No sooner had I returned to the office than the following poem landed in my inbox.  The version below is attributed to Eugenie A. Nidia, although it would appear that the original dates back to the mid-1800s and was printed in the US - which kind of brings us full circle to how this dialogue started.

You say "tomato" I say...nope, doesn't quite work in print.  Clearly it loses something in the translation.

An Ode to Plurals

 

We'll begin with a box, and the plural is boxes,

But the plural of ox becomes oxen, not oxes.

One fowl is a goose, but two are called geese,

Yet the plural of moose should never be meese.

You may find a lone mouse or a nest full of mice,

Yet the plural of house is houses, not hice.

 

If the plural of man is always called men,

Why shouldn't the plural of pan be called pen?

If I speak of my foot and show you my feet,

And I give you a boot, would a pair be called beet?

If one is a tooth and a whole set are teeth,

Why shouldn't the plural of booth be called beeth?

 

Then one may be that, and three would be those,

Yet hat in the plural would never be hose,

And the plural of cat is cats, not cose.

We speak of a brother and also of brethren,

But though we say mother, we never say methren.

Then the masculine pronouns are he, his and him,

But imagine the feminine: she, shis and shim!

 

Let's face it . . . English is a crazy language.

There is no egg in eggplant nor ham in hamburger;

Neither apple nor pine in pineapple.

English muffins weren't invented in England.

We take English for granted, but if we explore its paradoxes,

We find that quicksand can work slowly, boxing rings are square,

And a guinea pig is neither from Guinea nor is it a pig.

 

And why is it that writers write but fingers don't fing,

Grocers don't groce and hammers don't ham?

Doesn't it seem crazy that you can make amends but not one amend.

If you have a bunch of odds and ends and

Get rid of all but one of them, what do you call it?

 

If teachers taught, why didn't preachers praught?

If a vegetarian eats vegetables, what does a humanitarian eat?

Sometimes I think all the folks who grew up speaking English

Should be committed to an asylum for the verbally insane.
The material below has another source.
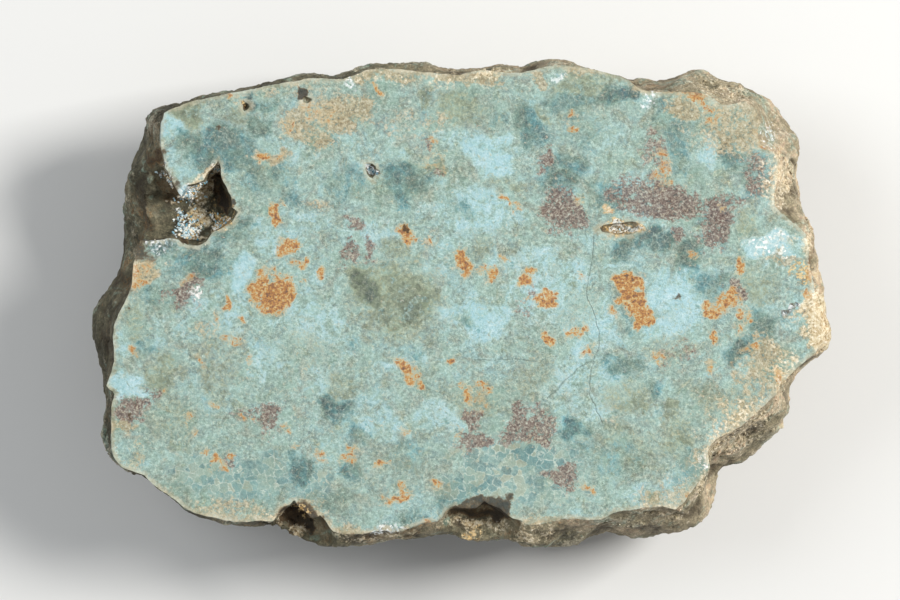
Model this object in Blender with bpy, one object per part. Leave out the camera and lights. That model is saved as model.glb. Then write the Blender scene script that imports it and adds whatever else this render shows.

In what other language do people recite at a play and play at a

recital?

 

We ship by truck but send cargo by ship.

We have noses that run and feet that smell.

We park in a driveway and drive in a parkway.

And how can a slim chance and a fat chance be the same,

While a wise man and a wise guy are opposites?

 

You have to marvel at the unique lunacy of a language

In which your house can burn up as it burns down,

In which you fill in a form by filling it out, and

In which an alarm goes off by going on.

And in closing, if father is pop, how come mother's not mop?